As such, for each main umbra component the following logic describes the most important classes, their organization and the most important use case realizations.
umbra/design
- Graph: defines the inner structure for Topology, a graph that can be used by different graph algorithms via the python3 networkx library.
- Topology: is a graph that contains nodes and links with profiles assigned. Profiles define resource constraints to nodes (i.e., cpu and memory) and links (i.e., bandwidth, delay, loss).
- Events: defines a set of events, each one defined by a category, when (schedule timestamp to be triggered), and parameters. Events are intended to have other fields, specially for scheduling (e.g., duration, repeatitions, until).
- Scenario: joins a Topology with Events.
umbra/broker
- Broker: implements the gRPC interface for umbra-broker, enabling the types of messages it can handle and their callbacks, included interfaces to an instance of Operator.
- Operator: defines all the interfaces to call the deployment of a topology, and schedule events to be triggered after the instantiation of an experiment.
umbra/scenario
- Environment: sets the main component that interfaces Containernet APIs to instantiate containers, virtual switches, interconnect them, and assign resources to them.
- Scenario: implements the gRPC interface for umbra-scenario, creating Environment(s) as requested and interfacing the infrastructure deployed according to requested events (e.g., update nodes/links resources).
Flow View¶
How it works in summary: a configuration file is parsed and converted into an internal data structure that is used to instantiate the specified topology. Executed the topology, the events specified in the configuration file take place. During the test, monitoring functions might collect metrics to be shown in graphics online. After the test, the analysis of the whole monitored data is analyzed and a report is generated containing the test life cycle (i.e., status involving the phases of pre-deployment, execution, and post-mortem).
- The Tester defines the scenario configuration that will be executed. It contains the whole lifecycle of the structural (topology/infrastructure) and functional (events/visualization) definitions. This is done via APIs specified by the umbra/design component.
- Given such configuration to the umbra-broker component, it will execute the parsing of the configuration, set all the deployment configuration to be deployed.
- A Environment class instance in umbra-scenario will deploy the given configuration file, creating the Containernet network. It will send back to Broker the management information of the deployed components. Such information contains among other settings, the IP address of the management interface of the containers deployed in the network.
- Broker will start triggering the scheduled events (defined in the Scenario configuration file) to take place in the infrastructure and/or topology.
- In addition, the Tester can utilize the Manager interface to trigger events during the execution of the experiment.
- The Operator component of Broker then parses such event requests and schedule their occurrence in the topology and/or infrastructure.
- Events take place, e.g.: containers running hyperledger project components start/stop mining, links/nodes fail/restore or have resources changed, metrics are monitored from infrastructure perspective, etc.
- Metrics, output of events execution, are received in Operator.

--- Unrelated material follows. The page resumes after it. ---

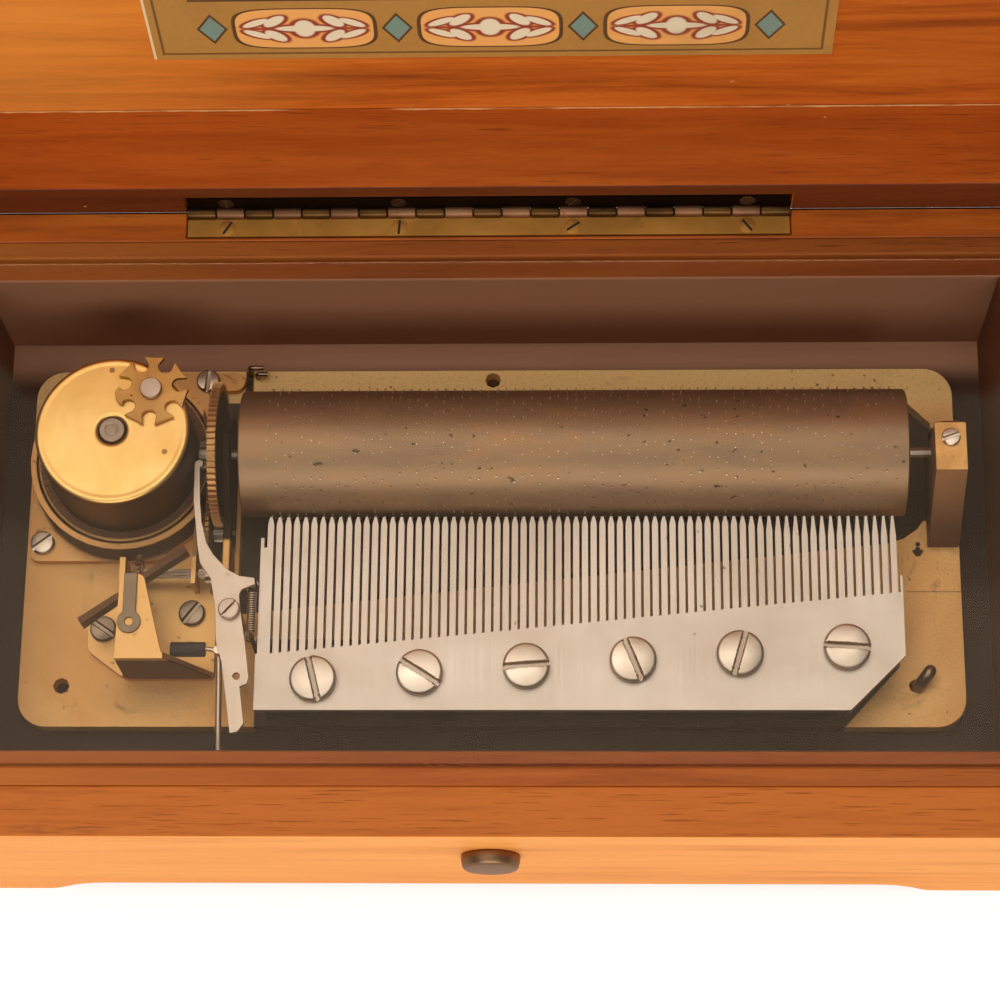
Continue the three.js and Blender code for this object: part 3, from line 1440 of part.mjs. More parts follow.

The set of events-metrics pairs are pushed to Broker, and possibly a Visualization component.
- Metrics are displayed in different graphic formats according to the pushed instructions.
- Given the schedule of the Experiment Configuration or a request from the Tester, Manager stores all events-metrics, and request the end of the topology/infrastructure components.
- All the components are stopped and removed, leaving the infrastructure as it was before the experiment started.
- Acknowledged the end of the infrastructure/topology execution, Broker outputs a Scenario status report containing the comprehensive set of events and their collected metrics during the whole experiment.
- Tester receives the output report and possibly send it to an experiment Analyst/Viewer.
Deployment View¶
In general, the project code can be installed in one or more servers interconnected by a common network, composing a cluster. In one server, specified as the jump server, the main components of the Umbra project load the configuration file and execute the experiments.
For now, Umbra runs in a single server. Evolving the project, in the future a single jump server will trigger the execution of Umbra in multiple servers.
Directory Structure¶
- build: contains the installation scripts for all the Umbra components, in addition to the scripts needed to install the dependencies for the blockchain platforms be executed by Umbra.
- docs: all the documentation is stored in docs, included all the source files (.rst) needed to compile the html pages for readthedocs.
- examples: contains a README file on how to run umbra examples, and for each example it contains a folder referencing the name of the blockchain platform containing instructions and all the scripts needed to run the example.
- umbra/common: contains all the common application models (i.e., protocol buffer messages and services) implemented to be used by the other Umbra components.
- umbra/broker: contains all the component source code to install and run the orchestration logic of umbra, i.e., how to receive a scenario configuration request, deploy it and trigger the events programmed in the scenario logic. The executable umbra-broker contains plugins, each one specified for a different blockchain platform it supports.
- umbra/design: contains all the component source code to install and enable APIs for the configuration logic of umbra, i.e., how to specify different topology APIs to build the configuration needed for each blockchain platform to be executed by umbra-broker.
- umbra/scenario: contains all the component source code to install and run the plugin that enables Containernet to deploy the topology needed to execute a blockchain platform.